Annular extrudate swell of pseudoplastic and viscoplastic fluids

Numerical simulations have been undertaken for the benchmark problem of annular extrudate swell present in pipe extrusion and parison formation in blow molding. The finite element method (FEM) is used to provide numerical results for different inner/outer diameter ratios κ under steady-state conditions. The Herschel-Bulkley model of viscoplasticity is used with the Papanastasiou regularization, which reduces with appropriate parameter choices to the Bingham–Papanastasiou, power-law and Newtonian models. The present results provide the shape of the extrudate, and in particular the thickness and diameter swells, as a function of the dimensionless power-law index (in the case of pseudoplasticity) and the dimensionless yield stress (in the case of viscoplasticity).
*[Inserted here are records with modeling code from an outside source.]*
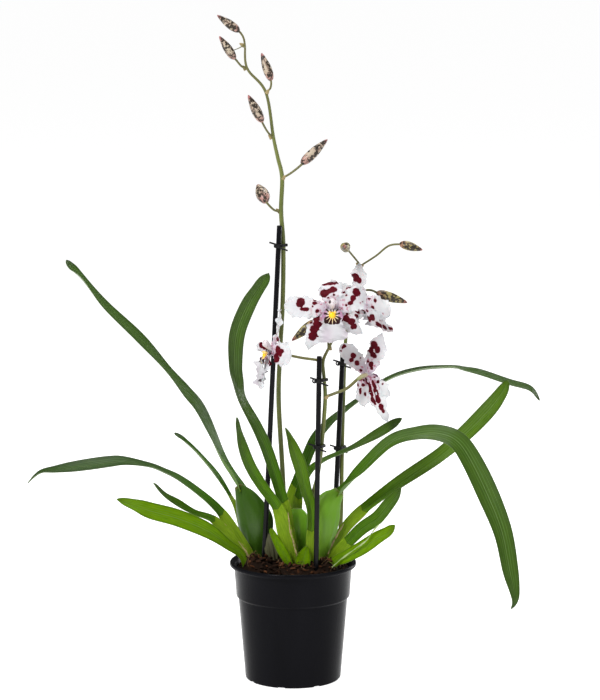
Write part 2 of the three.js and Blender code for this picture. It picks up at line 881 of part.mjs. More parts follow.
function stemHole({ stem }) {
  const [x, y, z, radius] = stem[0];
  return rod([[x, y, z - 2 * GAP, radius], stem[1]], { sides: 6, grow: 3 * GAP });
}

// Blooms. centre is where the tepals meet and facing is the way that the bloom looks. A tepal is
// [angle, length, width, lift, curl]: angle turns from the bloom's own right, as seen from its
// front, lift leans it forward, and curl bends it back along its length. ovary is the thick top of
// the stalk, from the stalk's end to the bloom's back.
const BLOOMS = {
  front: {
    centre: [36, -45, 355],
    facing: [0.04, -1, 0.1],
    ovary: [[41, -23, 338], [41, -30, 348], [38, -37, 353]],
    tepals: [
      [91, 33, 21, 20, 26],
      [168, 46, 24, 8, 14],
      [46, 40, 22, 6, 24],
      [238, 36, 18, 4, 10],
      [325, 36, 18, 0, 24],
    ],
    lip: [272, 28, 29, 33, 40],
  },
  back: {
    centre: [63, 16, 352],
    facing: [0.62, 0.76, 0.12],
    ovary: [[50.5, 13.2, 346.5], [54, 11, 349], [58, 11.5, 351]],
    tepals: [
      [90, 42, 20, 8, 10],
      [166, 38, 22, 8, 30],
      [28, 34, 20, 6, 20],
      [204, 45, 16, 4, 8],
      [292, 28, 16, 6, 12],
    ],
    lip: [252, 30, 25, 50, 30],
  },
  left: {
    centre: [-24, -34, 316],
    facing: [-0.95, -0.28, 0.08],
    ovary: [[-5.6, -30.2, 315.2], [-10, -32, 316], [-15, -33, 316.5]],
    tepals: [
      [84, 40, 15, 4, 12],
      [8, 32, 23, -4, 24],
      [150, 24, 15, 14, 20],
      [302, 33, 14, -4, 10],
      [232, 33, 14, -10, 14],
    ],
    lip: [272, 34, 26, 22, 40],
  },
  low: {
    centre: [69, -14, 294],
    facing: [0.46, 0.88, -0.06],
    ovary: [[59.4, -22.6, 290.4], [62, -20.5, 291.8], [65, -18, 293.2]],
    tepals: [
      [109, 43, 21, 4, 8],
      [42, 41, 18, 4, 12],
      [190, 30, 20, 8, 26],
      [235, 49, 16, 4, 8],
      [274, 28, 15, 8, 16],
    ],
    lip: [256, 28, 25, 50, 30],
  },
};

// The bloom's own axes: out of its face, up and right as seen from the front.
function axesOf({ facing }) {
  const out = vec(...facing).normalize();
  const up = vec(0, 0, 1).addScaledVector(out, -out.z).normalize();
  return { out, up, right: up.clone().cross(out) };
}

// Rows of a blade that leaves the centre at an angle and bends back evenly along its length.
// profile gives its width from 0 at the centre to 1 at its tip.
function petalRows(bloom, [angle, length, , lift, curl], profile, start = 0) {
  const { out, up, right } = axesOf(bloom);
  const away = right
    .clone()
    .multiplyScalar(Math.cos(rad(angle)))
    .addScaledVector(up, Math.sin(rad(angle)));
  const at = vec(...bloom.centre).addScaledVector(out, start).addScaledVector(away, 0.6);
  const step = length / PETAL_ROWS;
  const rows = [];
  for (let i = 0; i <= PETAL_ROWS; i++) {
    rows.push([...at.toArray(), profile(i / PETAL_ROWS), 90]);
    const lean = rad(lift - (2 * curl * (i + 0.5)) / PETAL_ROWS);
    at.addScaledVector(away, step * Math.cos(lean));
    at.addScaledVector(out, step * Math.sin(lean));
  }
  return rows;
}

// A pointed tepal: a narrow claw, widest past the middle, with a ruffled margin.
function makeTepal(bloom, tepal, order) {
  const wide = tepal[2];
  const profile = (s) => 1 + wide * mix(TEPAL.claw, 1, smooth(s / 0.5)) * (1 - 0.6 * s ** 4);
  return blade({
    rows: petalRows(bloom, tepal, profile),
    front: axesOf(bloom).out,
    steps: TEPAL.steps,
    tip: TEPAL.tip,
    fold: (s) => 8 - 14 * s,
    wave: (s, k) =>
      TEPAL.ruffle * Math.abs(k) * Math.sin(TEPAL.ruffles * s + 2.1 * order + 1.3 * k),
    rib: TEPAL.rib,
    edge: TEPAL.edge,
  });
}

// The column: a short stout post that leans out over the lip.
function makeColumn(bloom, grow = 0) {
  const { out, up } = axesOf(bloom);
  const rows = COLUMN.map(([forward, rise, radius]) => [
    ...vec(...bloom.centre).addScaledVector(out, forward).addScaledVector(up, rise).toArray(),
    radius,
  ]);
  return rod(rows, { steps: 4, sides: 6, grow });
}

function makeOvary({ ovary, centre }) {
  const radii = [1.3, 1.8, 2, 1.6];
  return rod([...ovary, centre].map((point, i) => [...point, radii[i]]), { sides: 6 });
}

function makeTepals(bloom) {
  const tepals = bloom.tepals.map((tepal, i) => makeTepal(bloom, tepal, i));
  return largest(fused([...tepals, makeColumn(bloom), makeOvary(bloom)]));
}

// The lip: a narrow claw under the column, a broad ruffled blade with a notched end, and a callus.
function makeLip(bloom) {
  const wide = bloom.lip[2];
  const { out } = axesOf(bloom);
  const profile = (s) => 1 + mix(LIP.claw, wide, smooth((s - 0.1) / 0.5)) * (1 - 0.4 * s ** 5);
  const rows = petalRows(bloom, bloom.lip, profile, LIP.forward);
  const sheet = blade({
    rows,
    front: out,
    steps: LIP.steps,
    tip: LIP.tip,
    fold: (s) => 20 - 34 * s,
    wave: (s, k) => LIP.ruffle * Math.abs(k) * s * Math.sin(LIP.ruffles * s + 2.4 * k),
    rib: LIP.rib,
    edge: LIP.edge,
  });
  const callus = rod(
    [
      [...rows[0].slice(0, 3), 1.6],
      [...vec(...rows[1].slice(0, 3)).addScaledVector(out, 0.8).toArray(), 2.1],
      [...rows[2].slice(0, 3), 0.8],
    ],
    { steps: 4, sides: 6 },
  );
  return largest(sheet.add(callus).subtract(makeColumn(bloom, GAP)));
}

// Twist ties. Each is a wire loop round its stake and the stem beside it, with two twisted tails.
const TIES = {
  left_high: { stake: "left", spike: "left", z: 413 },
  centre_high: { stake: "centre", spike: "centre", z: 291 },
  centre_low: { stake: "centre", spike: "centre", z: 229 },
  right_high: { stake: "right", spike: "right", z: 296 },
  right_low: { stake: "right", spike: "right", z: 215 },
};

function onStem({ stem }, z) {
  const i = stem.findIndex((row) => row[2] >= z);
  const t = (z - stem[i - 1][2]) / (stem[i][2] - stem[i - 1][2]);
  return stem[i].map((value, k) => mix(stem[i - 1][k], value, t));
}

function makeTie({ stake, spike, z }) {
  const post = onStake(STAKES[stake], z);
  const [x, y, , radius] = onStem(SPIKES[spike], z);
  const stem = vec(x, y, z);
  const apart = stem.clone().sub(post).setZ(0);
  const heading = Math.atan2(apart.y, apart.x);
  const path = [];
  const round = (centre, size, from) => {
    for (let i = 0; i <= TIE.bends; i++) {
      const angle = heading + from + (Math.PI * i) / TIE.bends;
      const reach = size + TIE.wire + TIE.slack;
      path.push(centre.clone().add(vec(reach * Math.cos(angle), reach * Math.sin(angle), 0)));
    }
  };
  round(stem, radius, -Math.PI / 2);
  round(post, STAKE.radius, Math.PI / 2);
  const knot = path.reduce((a, b) => (a.y < b.y ? a : b));
  const loop = ringOf(path, TIE.wire, TIE.sides);
  const tail = (x, z) => {
    const end = vec(x, -0.25, z).multiplyScalar(TIE.tail);
    return rod(
      [
        [...knot.toArray(), 0.9],
        [...knot.clone().addScaledVector(end, 0.5).toArray(), 0.8],
        [...knot.clone().add(end).toArray(), 0.6],
      ],
      { sides: 3 },
    );
  };
  return fused([loop, tail(-0.9, 0.45), tail(0.95, -0.3)]);
}

// A closed wire through points that come round to the first again.
function ringOf(path, radius, sides) {
  const count = path.length;
  const points = path.flatMap((at, i) => {
    const head = path[(i + 1) % count].clone().sub(path[(i + count - 1) % count]).normalize();
    const out = head.clone().cross(vec(0, 0, 1)).normalize();
    return Array.from({ length: sides }, (_, j) => {
      const angle = (2 * Math.PI * (j + 0.5)) / sides;
      return at
        .clone()
        .addScaledVector(out, radius * Math.cos(angle))
        .addScaledVector(vec(0, 0, 1), radius * Math.sin(angle));
    });
  });
  const faces = [];
  for (let i = 0; i < count; i++)
    for (let j = 0; j < sides; j++) {
      const [a, b] = [i * sides + j, i * sides + ((j + 1) % sides)];
      const [c, d] = [((i + 1) % count) * sides + j, ((i + 1) % count) * sides + ((j + 1) % sides)];
      faces.push([a, d, b], [a, c, d]);
    }
  return solidOf(geometryOf(points, faces));
}

// The rhizome joins the bulbs under the bark, and fleshy roots run down from it.
const RHIZOME = {
  rows: [
    [-42, 5, 90, 3.6],
    [-34, 5, 90, 4.6],
    [-17, 4, 90, 4.6],
    [9, 8, 90, 4.6],
    [24, -4, 90, 4.6],
    [34, -10, 90, 3.6],
  ],
  roots: 5,
  rootRadius: 1.8,
};

function makeRhizome(grow = 0) {
  const body = rod(RHIZOME.rows, { steps: 7, sides: 8, grow });
  const roots = Array.from({ length: RHIZOME.roots }, (_, i) => {
    const share = (i + 0.5) / RHIZOME.roots;
    const [x, y, z] = trace(RHIZOME.rows, shares(10))[Math.round(10 * share)];
    const angle = 2.4 * i + 0.6;
    const [dx, dy] = [Math.cos(angle), Math.sin(angle)];
    const reach = 9 + 3 * (i % 3);
    const at = (out, down) => [
      x * (1 - down / 260) + dx * out,
      y + dy * out,
      z - down,
      RHIZOME.rootRadius,
    ];
    const end = at(reach * 0.6, 64 + 3 * (i % 3));
    return rod([at(0, 0), at(reach * 0.5, 22), at(reach, 42), end], { sides: 5, grow });
  });
  return fused([body, ...roots]);
}

// Assembly
const group = new THREE.Group();

function place(name, solid, look) {
  const material = new THREE.MeshStandardMaterial(COLOURS[look]);
  const mesh = new THREE.Mesh(geometryFrom(solid), material);
  mesh.name = name;
  group.add(mesh);
}

const named = (table, make) => Object.entries(table).map(([key, value]) => make(key, value));

place("pot", makePot(), "pot");
place(
  "bark_mix",
  makeBark([
    makeRhizome(2 * GAP),
    ...Object.values(STAKES).map((stake) => makeStake(stake, 2 * GAP)),
    ...Object.values(LEAVES).filter((leaf) => !leaf.grows).map(leafHole),
    ...Object.values(BULBS).map((bulb) => makeBulb(bulb, 2 * GAP, 4)),
    ...Object.values(SPIKES).map(stemHole),
  ]),
  "bark",
);
place("rhizome_and_roots", makeRhizome(), "root");
named(STAKES, (key, stake) => place(`stake_${key}`, makeStake(stake), "stake"));
named(BULBS, (key, bulb) => place(`bulb_${key}`, makeBulb(bulb), bulb.colour));
named(LEAVES, (key, leaf) => {
  const on = leaf.grows ? [makeBulb(BULBS[leaf.grows], GAP)] : [];
  place(`leaf_${key}`, largest(cut(makeLeaf(leaf), on)), leaf.colour ?? "leaf");
});
named(SPIKES, (key, spike) => place(`spike_${key}`, makeSpike(spike), "spike"));
named(BLOOMS, (key, bloom) => {
  place(`bloom_${key}_tepals`, makeTepals(bloom), "tepals");
  place(`bloom_${key}_lip`, makeLip(bloom), "lip");
});
named(TIES, (key, tie) => place(`tie_${key}`, makeTie(tie), "tie"));

export default group;
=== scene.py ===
# %% [markdown]
# A potted odontonia orchid
#
# The plant stands in a black nursery pot of bark. Flat pseudobulbs rise from the bark, strap leaves
# arch out of them, and three flower spikes are tied to black stakes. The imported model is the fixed
# frame: most pieces below take the place of one of its nodes and give it a finer surface. The pot,
# stakes, ties, stems and upper leaves keep within a few millimetres of their nodes. The bulbs, bracts,
# leaf feet, blooms and the top of the bark were fitted to the photograph and stand up to 17 mm off.
# Loose chips, dry ribbons and fibres are only here, and the roots stay as packed.

import bpy
import numpy as np
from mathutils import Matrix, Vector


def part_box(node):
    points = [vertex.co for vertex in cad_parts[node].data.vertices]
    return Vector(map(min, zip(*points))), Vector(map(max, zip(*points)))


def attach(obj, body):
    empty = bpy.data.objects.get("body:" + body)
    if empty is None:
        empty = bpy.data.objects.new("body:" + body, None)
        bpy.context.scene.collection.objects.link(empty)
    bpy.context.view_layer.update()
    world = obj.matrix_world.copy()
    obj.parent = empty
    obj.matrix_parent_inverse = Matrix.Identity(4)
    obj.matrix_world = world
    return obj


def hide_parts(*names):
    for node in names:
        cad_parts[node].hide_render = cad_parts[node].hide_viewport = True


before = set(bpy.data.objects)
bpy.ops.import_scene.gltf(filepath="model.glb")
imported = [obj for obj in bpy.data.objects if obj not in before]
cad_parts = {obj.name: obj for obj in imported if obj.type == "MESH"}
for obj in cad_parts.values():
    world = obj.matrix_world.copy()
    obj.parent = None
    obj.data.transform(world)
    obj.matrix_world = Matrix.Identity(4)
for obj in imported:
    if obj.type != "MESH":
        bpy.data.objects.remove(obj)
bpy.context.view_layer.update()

# %% [markdown]
# Smooth lines
#
# Leaves, stems and buds all follow a line in space. On paper such a line is a few points, and a
# spline goes through them. A Catmull-Rom spline is used because it passes through its points, so
# the points can be read as places on the plant. Measuring it along its length gives even steps,
# which keeps patterns along it even too. Rows of numbers may hold more than a place, such as a
# width, and those numbers are carried along in the same way.

# %% A line through rows of numbers
MM = 0.001  # the tables below are in millimetres
SPAN_STEPS = 16
FRONT = np.array([0.0, -1.0, 0.0])
UP = np.array([0.0, 0.0, 1.0])


def unit(vectors):
    """Each vector divided by its length."""
    vectors = np.asarray(vectors, float)
    return vectors / np.maximum(np.linalg.norm(vectors, axis=-1, keepdims=True), 1e-12)


def mix(a, b, share):
    """a at a share of 0 and b at a share of 1."""
    return a + (b - a) * share


def smooth(x):
    """3x^2 - 2x^3 between 0 and 1, flat beyond."""
    x = np.clip(x, 0, 1)
    return x * x * (3 - 2 * x)


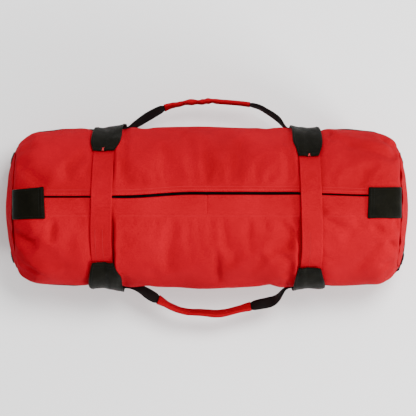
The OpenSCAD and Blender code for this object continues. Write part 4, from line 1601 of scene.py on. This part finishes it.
def studio():
    """Pale floor, soft light and the camera straight above the bag."""
    n = Nodes("pale_floor")
    n.link(n.remap(n.noise(n.place(), 3, 2), 0.3, 0.7, 0.9, 0.94), n.shader.inputs["Roughness"])
    n.set(Base_Color=(0.93, 0.93, 0.93, 1), Specular_IOR_Level=0.1)
    size = 6000
    floor = piece("floor", [(-size, -size, 0), (size, -size, 0), (size, size, 0), (-size, size, 0)],
                  [(0, 1, 2, 3)], n.material, None)
    world = bpy.data.worlds.new("studio")
    world.use_nodes = True
    background = world.node_tree.nodes["Background"]
    background.inputs["Color"].default_value = (1, 1, 1, 1)
    background.inputs["Strength"].default_value = 0.86
    bpy.context.scene.world = world

    def area(name, place, aim, size_m, power):
        light = bpy.data.lights.new(name, "AREA")
        light.shape = "RECTANGLE"
        light.size, light.size_y = size_m
        light.energy = power
        obj = bpy.data.objects.new(name, light)
        obj.location = place
        obj.rotation_euler = (Vector(aim) - Vector(place)).to_track_quat("-Z", "Y").to_euler()
        obj.visible_camera = False
        bpy.context.scene.collection.objects.link(obj)

    area("key", (2.1, -1.1, 1.0), (0, 0, 0.1), (0.8, 0.5), 78)
    area("overhead", (0.7, 0.9, 2.9), (0, 0, 0.1), (1.0, 1.0), 118)

    camera = bpy.data.cameras.new("camera")
    # the photo's middle is a little off the bag's
    aim_x, aim_y = 1.6, -0.6
    view_width, mid_height, distance = 657.3, 120.0, 4500.0
    camera.sensor_width = 36
    camera.lens = camera.sensor_width * distance / view_width
    eye = bpy.data.objects.new("camera", camera)
    eye.location = (aim_x * MM, aim_y * MM, (mid_height + distance) * MM)
    bpy.context.scene.collection.objects.link(eye)
    bpy.context.scene.camera = eye


body_shell()
for end in (-1, 1):
    end_panel(end)
    seam_binding(end)
    zip_tab(end)
    top_strap(end)
    girth_strap(end)
    end_handle(end)
    fly_half(end)
    for front in (False, True):
        patch(end, front)
        belt(end, front)
shell_stitching()
loose_threads()
for front in (False, True):
    side_handle(front)
zip_coil()
for front in (False, True):
    zip_tape(front)
zip_hardware()
inner_bags()
studio()

bpy.context.view_layer.update()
The pressures from the simulations have been used to compute the excess pressure losses in the system (exit correction). While shear-thinning leads to reduced swelling relative to the Newtonian values for all κ-values, the opposite is true for shear-thickening fluids, which exhibit considerable swelling. Viscoplasticity leads to decreased extrudate swell as the dimensionless yield stress goes from zero (Newtonian behaviour) to an asymptotic value of fully plastic behaviour. The exit correction decreases to zero with a decrease in the power-law index to zero and an increase in the dimensionless yield stress to its asymptotic limit. However, the decrease is not monotonic: for power-law fluids it has maxima in the range of power-law indices between 0.8 and 0.6, while for viscoplastic fluids it has maxima around Bingham number values of 5.